### Written request:
Reproduce all of the data exactly.

^^^^

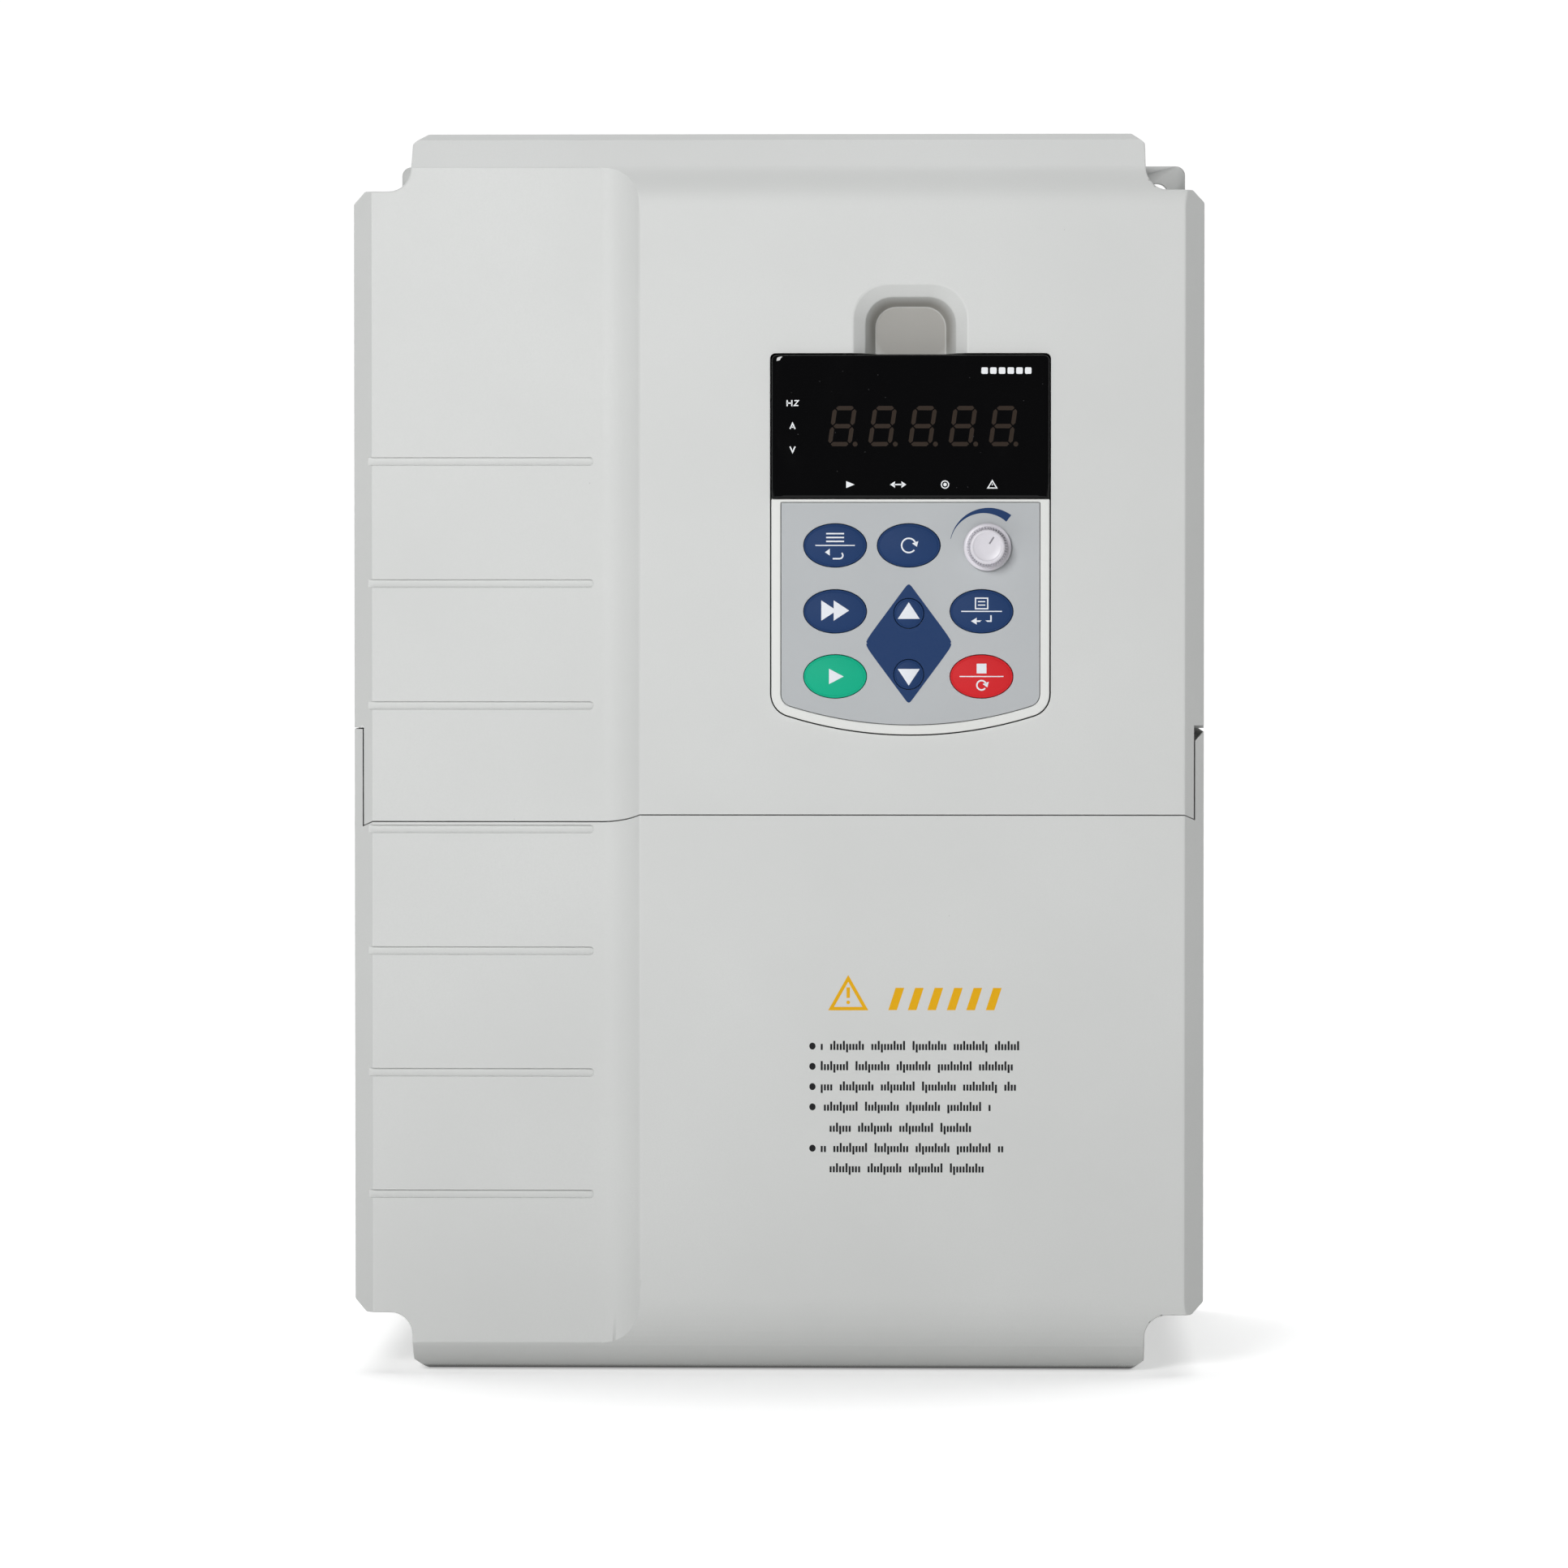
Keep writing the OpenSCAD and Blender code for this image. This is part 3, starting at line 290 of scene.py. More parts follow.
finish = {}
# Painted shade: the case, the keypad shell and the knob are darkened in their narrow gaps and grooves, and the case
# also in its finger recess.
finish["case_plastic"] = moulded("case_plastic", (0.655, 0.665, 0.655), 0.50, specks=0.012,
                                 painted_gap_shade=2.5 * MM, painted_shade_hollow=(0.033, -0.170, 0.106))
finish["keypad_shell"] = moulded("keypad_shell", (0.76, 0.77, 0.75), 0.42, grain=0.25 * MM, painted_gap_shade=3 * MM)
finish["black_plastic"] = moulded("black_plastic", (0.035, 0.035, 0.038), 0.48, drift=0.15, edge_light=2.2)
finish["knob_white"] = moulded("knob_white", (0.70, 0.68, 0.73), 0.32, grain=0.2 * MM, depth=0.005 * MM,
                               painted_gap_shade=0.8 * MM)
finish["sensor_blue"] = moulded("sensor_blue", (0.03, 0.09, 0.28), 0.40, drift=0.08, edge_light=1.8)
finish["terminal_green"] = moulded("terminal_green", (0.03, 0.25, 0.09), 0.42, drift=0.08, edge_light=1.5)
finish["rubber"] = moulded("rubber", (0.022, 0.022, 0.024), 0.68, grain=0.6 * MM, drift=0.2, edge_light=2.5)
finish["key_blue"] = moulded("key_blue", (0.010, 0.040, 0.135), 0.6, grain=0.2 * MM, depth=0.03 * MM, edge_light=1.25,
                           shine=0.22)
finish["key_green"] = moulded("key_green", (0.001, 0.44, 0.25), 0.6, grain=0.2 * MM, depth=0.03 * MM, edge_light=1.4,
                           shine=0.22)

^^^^

### Complete answer:
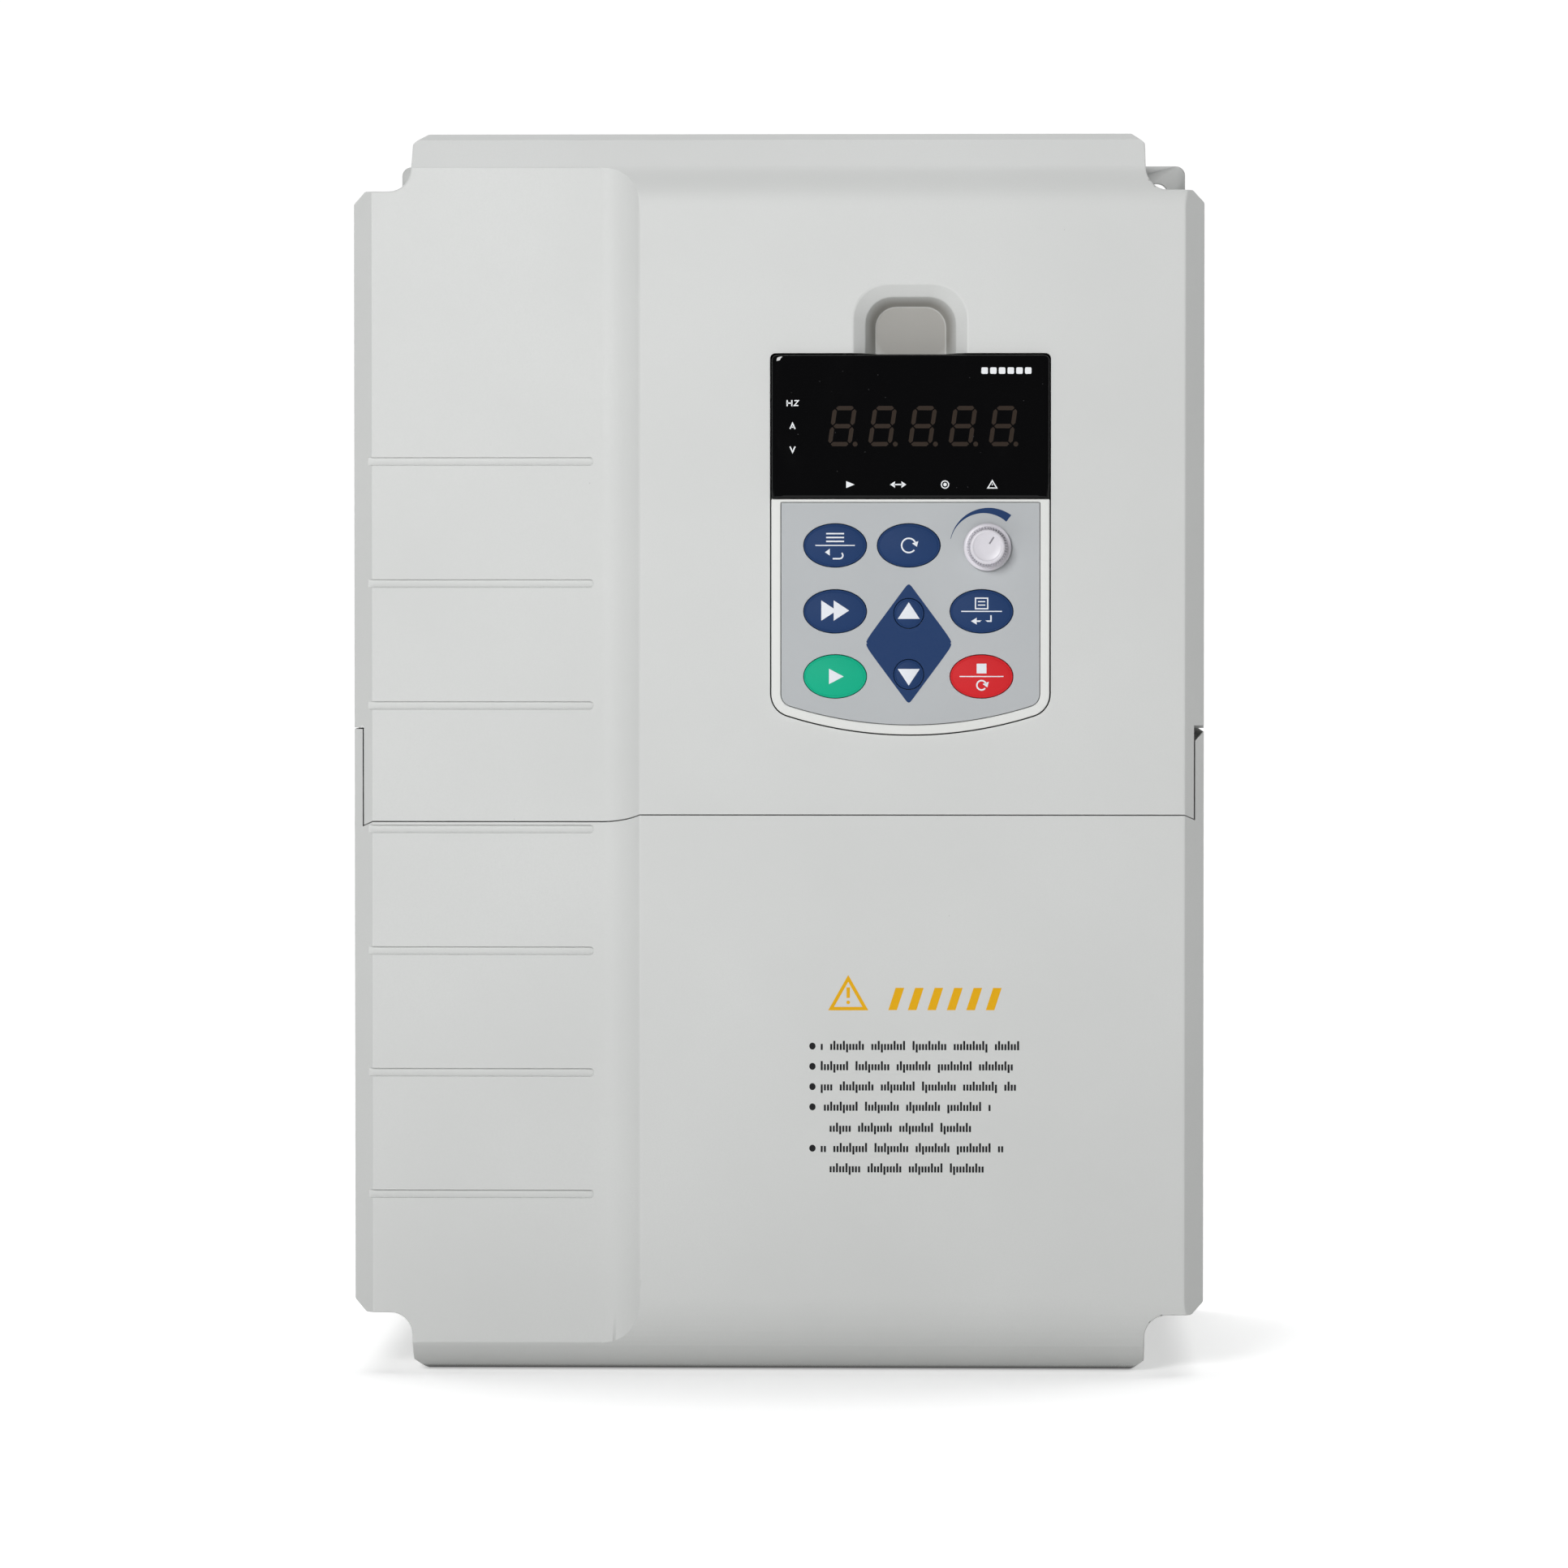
Keep writing the OpenSCAD and Blender code for this image. This is part 3, starting at line 290 of scene.py. More parts follow.
finish = {}
# Painted shade: the case, the keypad shell and the knob are darkened in their narrow gaps and grooves, and the case
# also in its finger recess.
finish["case_plastic"] = moulded("case_plastic", (0.655, 0.665, 0.655), 0.50, specks=0.012,
                                 painted_gap_shade=2.5 * MM, painted_shade_hollow=(0.033, -0.170, 0.106))
finish["keypad_shell"] = moulded("keypad_shell", (0.76, 0.77, 0.75), 0.42, grain=0.25 * MM, painted_gap_shade=3 * MM)
finish["black_plastic"] = moulded("black_plastic", (0.035, 0.035, 0.038), 0.48, drift=0.15, edge_light=2.2)
finish["knob_white"] = moulded("knob_white", (0.70, 0.68, 0.73), 0.32, grain=0.2 * MM, depth=0.005 * MM,
                               painted_gap_shade=0.8 * MM)
finish["sensor_blue"] = moulded("sensor_blue", (0.03, 0.09, 0.28), 0.40, drift=0.08, edge_light=1.8)
finish["terminal_green"] = moulded("terminal_green", (0.03, 0.25, 0.09), 0.42, drift=0.08, edge_light=1.5)
finish["rubber"] = moulded("rubber", (0.022, 0.022, 0.024), 0.68, grain=0.6 * MM, drift=0.2, edge_light=2.5)
finish["key_blue"] = moulded("key_blue", (0.010, 0.040, 0.135), 0.6, grain=0.2 * MM, depth=0.03 * MM, edge_light=1.25,
                           shine=0.22)
finish["key_green"] = moulded("key_green", (0.001, 0.44, 0.25), 0.6, grain=0.2 * MM, depth=0.03 * MM, edge_light=1.4,
                           shine=0.22)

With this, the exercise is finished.